- [PROVIDED DATA]
- - - - - - -

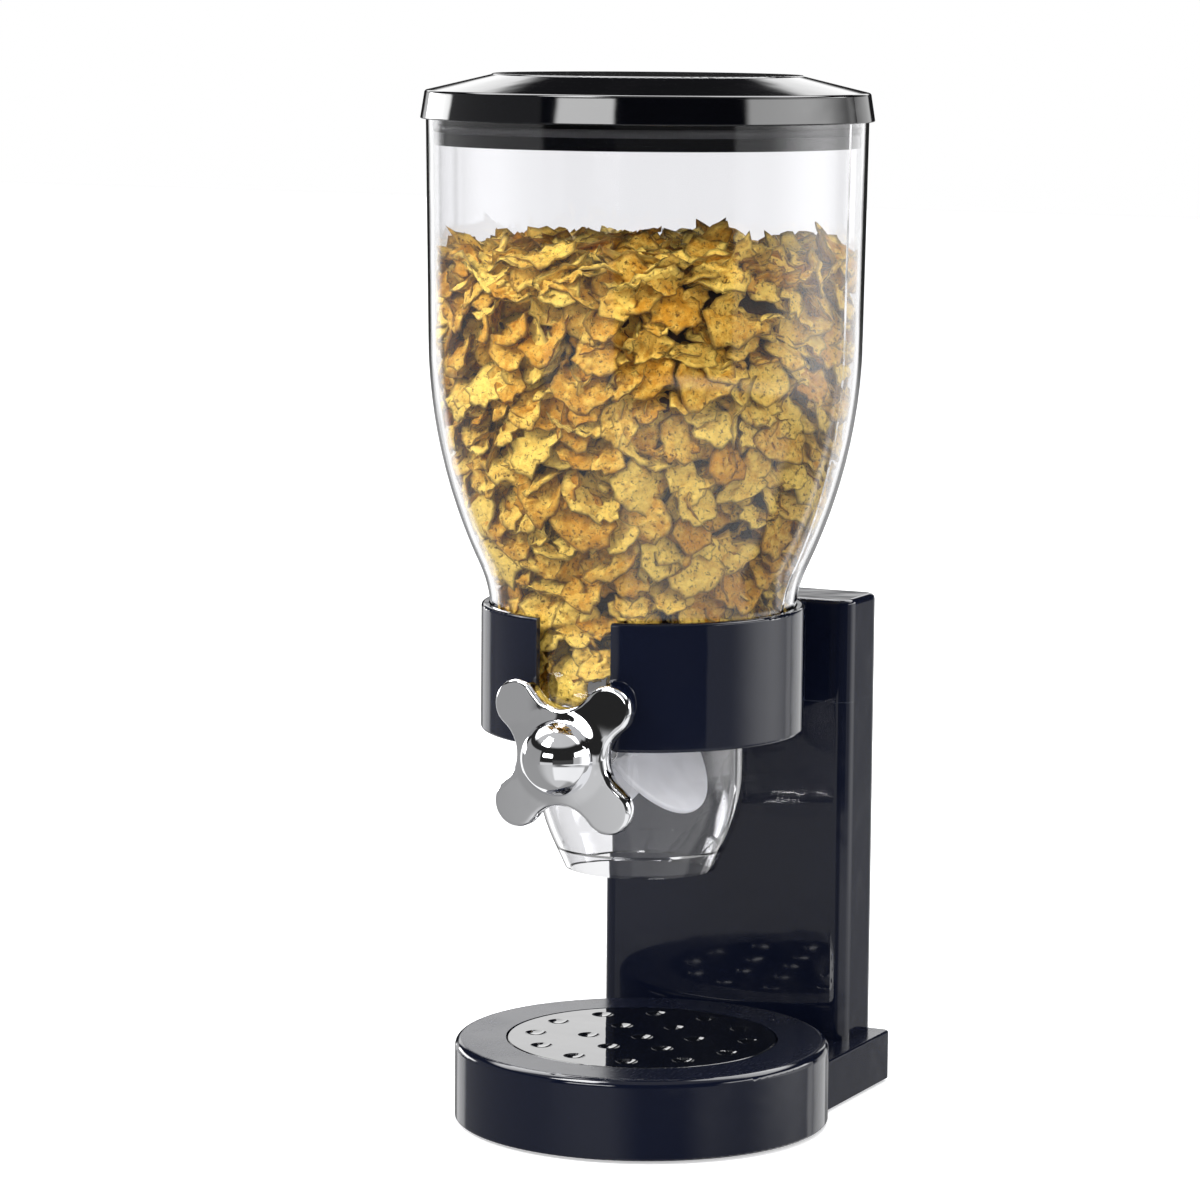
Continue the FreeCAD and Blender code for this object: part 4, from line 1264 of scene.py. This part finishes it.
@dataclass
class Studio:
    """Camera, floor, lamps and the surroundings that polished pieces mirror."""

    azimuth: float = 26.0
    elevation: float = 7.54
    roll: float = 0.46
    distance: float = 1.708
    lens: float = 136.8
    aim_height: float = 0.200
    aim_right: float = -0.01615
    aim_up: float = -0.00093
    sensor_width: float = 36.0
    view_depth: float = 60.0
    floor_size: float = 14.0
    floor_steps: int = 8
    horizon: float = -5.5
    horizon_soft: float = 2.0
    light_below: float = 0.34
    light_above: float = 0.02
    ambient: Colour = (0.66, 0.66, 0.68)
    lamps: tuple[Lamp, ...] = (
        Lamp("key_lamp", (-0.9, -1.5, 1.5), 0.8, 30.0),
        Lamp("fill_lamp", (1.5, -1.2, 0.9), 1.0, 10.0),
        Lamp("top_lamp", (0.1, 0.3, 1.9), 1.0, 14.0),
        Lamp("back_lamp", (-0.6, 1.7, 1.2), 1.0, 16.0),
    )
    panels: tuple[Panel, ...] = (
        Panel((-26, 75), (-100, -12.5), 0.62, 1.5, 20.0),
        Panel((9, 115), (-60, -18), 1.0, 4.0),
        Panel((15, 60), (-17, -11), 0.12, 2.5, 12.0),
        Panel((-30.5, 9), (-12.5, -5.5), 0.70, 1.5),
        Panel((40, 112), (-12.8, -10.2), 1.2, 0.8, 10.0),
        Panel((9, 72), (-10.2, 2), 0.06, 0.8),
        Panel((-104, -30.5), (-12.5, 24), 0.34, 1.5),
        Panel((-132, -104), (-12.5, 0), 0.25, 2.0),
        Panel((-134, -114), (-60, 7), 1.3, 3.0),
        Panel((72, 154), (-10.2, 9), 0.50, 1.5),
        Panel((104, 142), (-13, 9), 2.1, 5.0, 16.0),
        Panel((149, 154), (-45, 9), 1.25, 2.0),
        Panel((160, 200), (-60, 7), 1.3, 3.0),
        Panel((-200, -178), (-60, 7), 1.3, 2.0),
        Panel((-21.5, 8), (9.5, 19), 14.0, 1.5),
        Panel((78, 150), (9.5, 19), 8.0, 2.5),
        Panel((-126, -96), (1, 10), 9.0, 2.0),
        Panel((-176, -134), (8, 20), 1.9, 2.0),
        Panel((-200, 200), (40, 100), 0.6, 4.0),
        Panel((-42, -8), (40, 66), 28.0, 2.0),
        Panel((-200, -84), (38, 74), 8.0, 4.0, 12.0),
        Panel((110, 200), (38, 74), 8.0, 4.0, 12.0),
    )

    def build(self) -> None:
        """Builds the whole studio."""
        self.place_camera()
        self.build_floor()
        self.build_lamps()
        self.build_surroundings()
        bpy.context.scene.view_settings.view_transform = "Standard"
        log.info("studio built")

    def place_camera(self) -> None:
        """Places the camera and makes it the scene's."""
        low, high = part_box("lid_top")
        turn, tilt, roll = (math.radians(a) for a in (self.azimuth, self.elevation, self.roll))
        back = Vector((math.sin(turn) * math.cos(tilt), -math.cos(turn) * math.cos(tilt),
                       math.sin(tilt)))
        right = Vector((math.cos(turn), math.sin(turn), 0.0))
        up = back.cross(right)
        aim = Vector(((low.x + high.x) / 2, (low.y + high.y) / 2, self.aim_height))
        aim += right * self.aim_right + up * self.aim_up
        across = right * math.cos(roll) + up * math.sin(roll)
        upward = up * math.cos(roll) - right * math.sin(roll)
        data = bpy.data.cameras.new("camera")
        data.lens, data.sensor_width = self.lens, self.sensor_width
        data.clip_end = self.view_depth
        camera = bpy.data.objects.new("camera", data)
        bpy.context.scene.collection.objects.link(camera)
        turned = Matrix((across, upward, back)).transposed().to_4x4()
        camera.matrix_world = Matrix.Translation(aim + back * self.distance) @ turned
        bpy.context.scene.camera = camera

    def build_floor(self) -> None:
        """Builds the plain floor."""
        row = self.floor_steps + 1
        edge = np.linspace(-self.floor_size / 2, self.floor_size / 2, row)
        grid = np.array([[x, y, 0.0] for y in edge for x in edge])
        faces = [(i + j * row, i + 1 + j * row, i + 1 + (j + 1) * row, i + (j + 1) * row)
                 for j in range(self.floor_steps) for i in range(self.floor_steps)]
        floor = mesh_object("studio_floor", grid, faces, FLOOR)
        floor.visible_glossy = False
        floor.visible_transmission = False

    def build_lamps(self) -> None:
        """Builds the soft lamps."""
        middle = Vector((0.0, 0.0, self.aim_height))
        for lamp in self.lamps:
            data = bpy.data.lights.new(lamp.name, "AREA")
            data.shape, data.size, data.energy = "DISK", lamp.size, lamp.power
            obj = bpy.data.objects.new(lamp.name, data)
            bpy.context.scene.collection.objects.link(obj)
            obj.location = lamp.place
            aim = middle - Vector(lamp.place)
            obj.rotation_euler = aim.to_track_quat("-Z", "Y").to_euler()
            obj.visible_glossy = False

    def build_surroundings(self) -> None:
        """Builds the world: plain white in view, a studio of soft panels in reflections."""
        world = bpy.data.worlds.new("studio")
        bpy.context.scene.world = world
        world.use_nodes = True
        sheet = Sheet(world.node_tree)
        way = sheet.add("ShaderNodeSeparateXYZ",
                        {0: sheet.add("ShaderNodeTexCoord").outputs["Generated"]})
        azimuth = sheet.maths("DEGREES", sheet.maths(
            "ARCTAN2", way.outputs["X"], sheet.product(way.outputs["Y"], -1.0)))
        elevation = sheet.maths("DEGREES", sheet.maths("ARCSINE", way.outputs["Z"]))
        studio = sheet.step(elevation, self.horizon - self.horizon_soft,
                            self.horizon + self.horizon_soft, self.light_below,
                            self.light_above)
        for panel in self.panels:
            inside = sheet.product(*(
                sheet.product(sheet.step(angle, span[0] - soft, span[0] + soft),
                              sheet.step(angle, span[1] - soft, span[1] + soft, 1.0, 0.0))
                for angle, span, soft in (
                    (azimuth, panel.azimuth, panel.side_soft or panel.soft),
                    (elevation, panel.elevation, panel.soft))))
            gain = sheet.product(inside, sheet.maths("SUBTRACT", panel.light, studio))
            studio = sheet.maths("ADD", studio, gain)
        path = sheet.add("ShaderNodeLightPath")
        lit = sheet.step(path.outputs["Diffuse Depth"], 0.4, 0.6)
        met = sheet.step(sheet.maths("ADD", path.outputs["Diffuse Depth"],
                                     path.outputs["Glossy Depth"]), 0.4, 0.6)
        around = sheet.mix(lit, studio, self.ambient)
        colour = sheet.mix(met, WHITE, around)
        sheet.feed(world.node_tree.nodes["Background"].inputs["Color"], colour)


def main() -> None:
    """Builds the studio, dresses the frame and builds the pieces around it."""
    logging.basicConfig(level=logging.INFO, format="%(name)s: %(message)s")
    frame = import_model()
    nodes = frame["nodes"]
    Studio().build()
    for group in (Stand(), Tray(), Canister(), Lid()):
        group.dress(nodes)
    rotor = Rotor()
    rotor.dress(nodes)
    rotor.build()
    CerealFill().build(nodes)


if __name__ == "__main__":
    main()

- - - - - - -

- [WHAT THE EXERCISE ASKS]
Quote the whole listing above, leaving nothing out.

- [OUTPUT FOR THIS TASK]
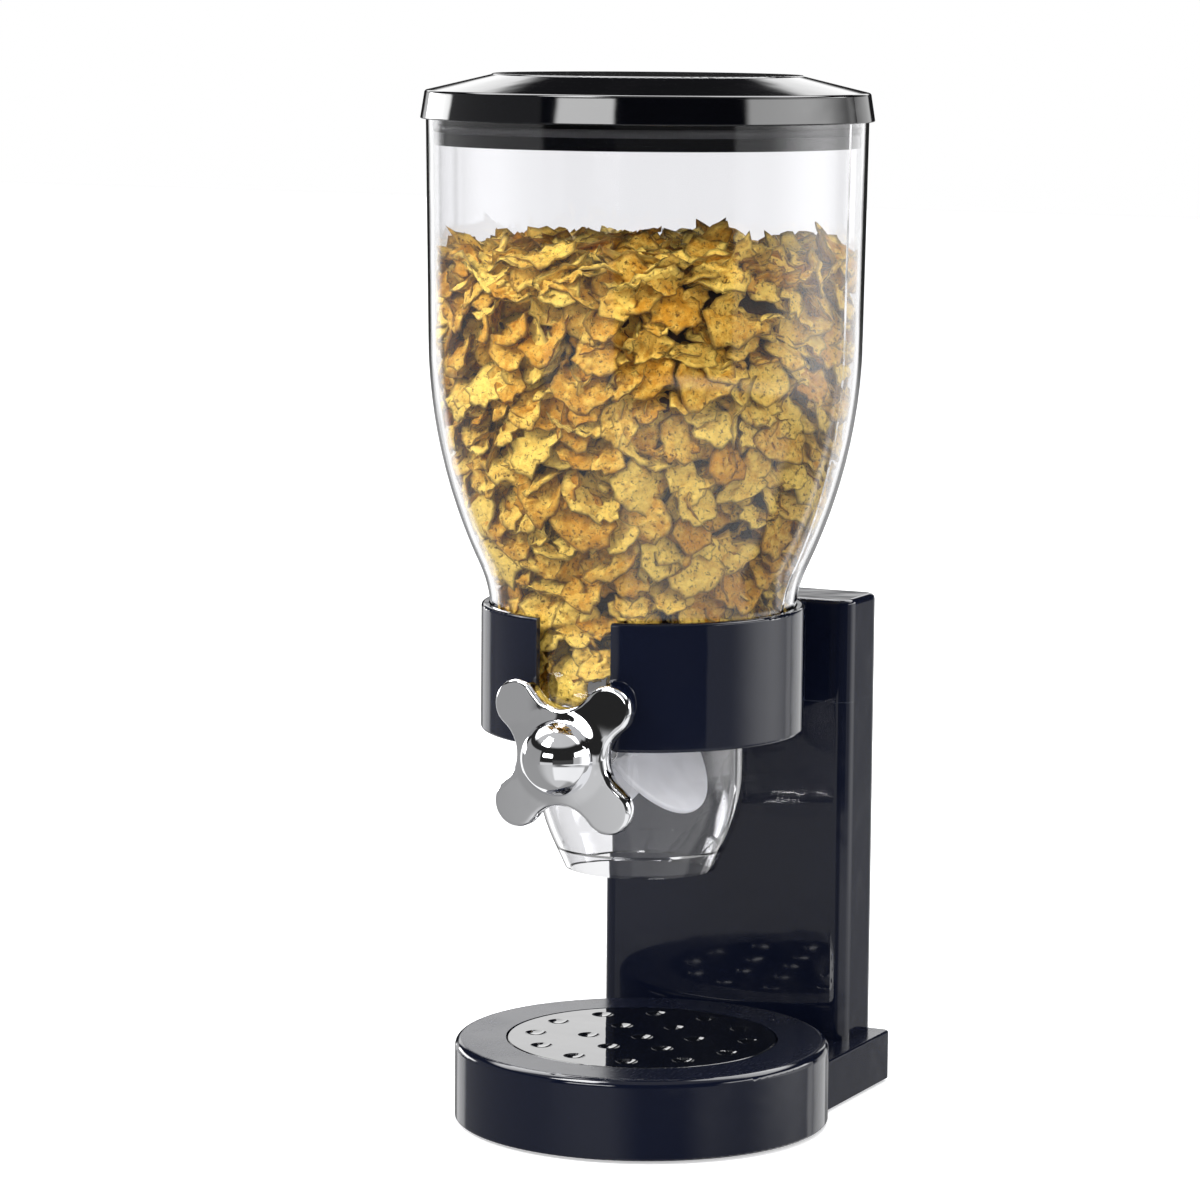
Continue the FreeCAD and Blender code for this object: part 4, from line 1264 of scene.py. This part finishes it.
@dataclass
class Studio:
    """Camera, floor, lamps and the surroundings that polished pieces mirror."""

    azimuth: float = 26.0
    elevation: float = 7.54
    roll: float = 0.46
    distance: float = 1.708
    lens: float = 136.8
    aim_height: float = 0.200
    aim_right: float = -0.01615
    aim_up: float = -0.00093
    sensor_width: float = 36.0
    view_depth: float = 60.0
    floor_size: float = 14.0
    floor_steps: int = 8
    horizon: float = -5.5
    horizon_soft: float = 2.0
    light_below: float = 0.34
    light_above: float = 0.02
    ambient: Colour = (0.66, 0.66, 0.68)
    lamps: tuple[Lamp, ...] = (
        Lamp("key_lamp", (-0.9, -1.5, 1.5), 0.8, 30.0),
        Lamp("fill_lamp", (1.5, -1.2, 0.9), 1.0, 10.0),
        Lamp("top_lamp", (0.1, 0.3, 1.9), 1.0, 14.0),
        Lamp("back_lamp", (-0.6, 1.7, 1.2), 1.0, 16.0),
    )
    panels: tuple[Panel, ...] = (
        Panel((-26, 75), (-100, -12.5), 0.62, 1.5, 20.0),
        Panel((9, 115), (-60, -18), 1.0, 4.0),
        Panel((15, 60), (-17, -11), 0.12, 2.5, 12.0),
        Panel((-30.5, 9), (-12.5, -5.5), 0.70, 1.5),
        Panel((40, 112), (-12.8, -10.2), 1.2, 0.8, 10.0),
        Panel((9, 72), (-10.2, 2), 0.06, 0.8),
        Panel((-104, -30.5), (-12.5, 24), 0.34, 1.5),
        Panel((-132, -104), (-12.5, 0), 0.25, 2.0),
        Panel((-134, -114), (-60, 7), 1.3, 3.0),
        Panel((72, 154), (-10.2, 9), 0.50, 1.5),
        Panel((104, 142), (-13, 9), 2.1, 5.0, 16.0),
        Panel((149, 154), (-45, 9), 1.25, 2.0),
        Panel((160, 200), (-60, 7), 1.3, 3.0),
        Panel((-200, -178), (-60, 7), 1.3, 2.0),
        Panel((-21.5, 8), (9.5, 19), 14.0, 1.5),
        Panel((78, 150), (9.5, 19), 8.0, 2.5),
        Panel((-126, -96), (1, 10), 9.0, 2.0),
        Panel((-176, -134), (8, 20), 1.9, 2.0),
        Panel((-200, 200), (40, 100), 0.6, 4.0),
        Panel((-42, -8), (40, 66), 28.0, 2.0),
        Panel((-200, -84), (38, 74), 8.0, 4.0, 12.0),
        Panel((110, 200), (38, 74), 8.0, 4.0, 12.0),
    )

    def build(self) -> None:
        """Builds the whole studio."""
        self.place_camera()
        self.build_floor()
        self.build_lamps()
        self.build_surroundings()
        bpy.context.scene.view_settings.view_transform = "Standard"
        log.info("studio built")

    def place_camera(self) -> None:
        """Places the camera and makes it the scene's."""
        low, high = part_box("lid_top")
        turn, tilt, roll = (math.radians(a) for a in (self.azimuth, self.elevation, self.roll))
        back = Vector((math.sin(turn) * math.cos(tilt), -math.cos(turn) * math.cos(tilt),
                       math.sin(tilt)))
        right = Vector((math.cos(turn), math.sin(turn), 0.0))
        up = back.cross(right)
        aim = Vector(((low.x + high.x) / 2, (low.y + high.y) / 2, self.aim_height))
        aim += right * self.aim_right + up * self.aim_up
        across = right * math.cos(roll) + up * math.sin(roll)
        upward = up * math.cos(roll) - right * math.sin(roll)
        data = bpy.data.cameras.new("camera")
        data.lens, data.sensor_width = self.lens, self.sensor_width
        data.clip_end = self.view_depth
        camera = bpy.data.objects.new("camera", data)
        bpy.context.scene.collection.objects.link(camera)
        turned = Matrix((across, upward, back)).transposed().to_4x4()
        camera.matrix_world = Matrix.Translation(aim + back * self.distance) @ turned
        bpy.context.scene.camera = camera

    def build_floor(self) -> None:
        """Builds the plain floor."""
        row = self.floor_steps + 1
        edge = np.linspace(-self.floor_size / 2, self.floor_size / 2, row)
        grid = np.array([[x, y, 0.0] for y in edge for x in edge])
        faces = [(i + j * row, i + 1 + j * row, i + 1 + (j + 1) * row, i + (j + 1) * row)
                 for j in range(self.floor_steps) for i in range(self.floor_steps)]
        floor = mesh_object("studio_floor", grid, faces, FLOOR)
        floor.visible_glossy = False
        floor.visible_transmission = False

    def build_lamps(self) -> None:
        """Builds the soft lamps."""
        middle = Vector((0.0, 0.0, self.aim_height))
        for lamp in self.lamps:
            data = bpy.data.lights.new(lamp.name, "AREA")
            data.shape, data.size, data.energy = "DISK", lamp.size, lamp.power
            obj = bpy.data.objects.new(lamp.name, data)
            bpy.context.scene.collection.objects.link(obj)
            obj.location = lamp.place
            aim = middle - Vector(lamp.place)
            obj.rotation_euler = aim.to_track_quat("-Z", "Y").to_euler()
            obj.visible_glossy = False

    def build_surroundings(self) -> None:
        """Builds the world: plain white in view, a studio of soft panels in reflections."""
        world = bpy.data.worlds.new("studio")
        bpy.context.scene.world = world
        world.use_nodes = True
        sheet = Sheet(world.node_tree)
        way = sheet.add("ShaderNodeSeparateXYZ",
                        {0: sheet.add("ShaderNodeTexCoord").outputs["Generated"]})
        azimuth = sheet.maths("DEGREES", sheet.maths(
            "ARCTAN2", way.outputs["X"], sheet.product(way.outputs["Y"], -1.0)))
        elevation = sheet.maths("DEGREES", sheet.maths("ARCSINE", way.outputs["Z"]))
        studio = sheet.step(elevation, self.horizon - self.horizon_soft,
                            self.horizon + self.horizon_soft, self.light_below,
                            self.light_above)
        for panel in self.panels:
            inside = sheet.product(*(
                sheet.product(sheet.step(angle, span[0] - soft, span[0] + soft),
                              sheet.step(angle, span[1] - soft, span[1] + soft, 1.0, 0.0))
                for angle, span, soft in (
                    (azimuth, panel.azimuth, panel.side_soft or panel.soft),
                    (elevation, panel.elevation, panel.soft))))
            gain = sheet.product(inside, sheet.maths("SUBTRACT", panel.light, studio))
            studio = sheet.maths("ADD", studio, gain)
        path = sheet.add("ShaderNodeLightPath")
        lit = sheet.step(path.outputs["Diffuse Depth"], 0.4, 0.6)
        met = sheet.step(sheet.maths("ADD", path.outputs["Diffuse Depth"],
                                     path.outputs["Glossy Depth"]), 0.4, 0.6)
        around = sheet.mix(lit, studio, self.ambient)
        colour = sheet.mix(met, WHITE, around)
        sheet.feed(world.node_tree.nodes["Background"].inputs["Color"], colour)


def main() -> None:
    """Builds the studio, dresses the frame and builds the pieces around it."""
    logging.basicConfig(level=logging.INFO, format="%(name)s: %(message)s")
    frame = import_model()
    nodes = frame["nodes"]
    Studio().build()
    for group in (Stand(), Tray(), Canister(), Lid()):
        group.dress(nodes)
    rotor = Rotor()
    rotor.dress(nodes)
    rotor.build()
    CerealFill().build(nodes)


if __name__ == "__main__":
    main()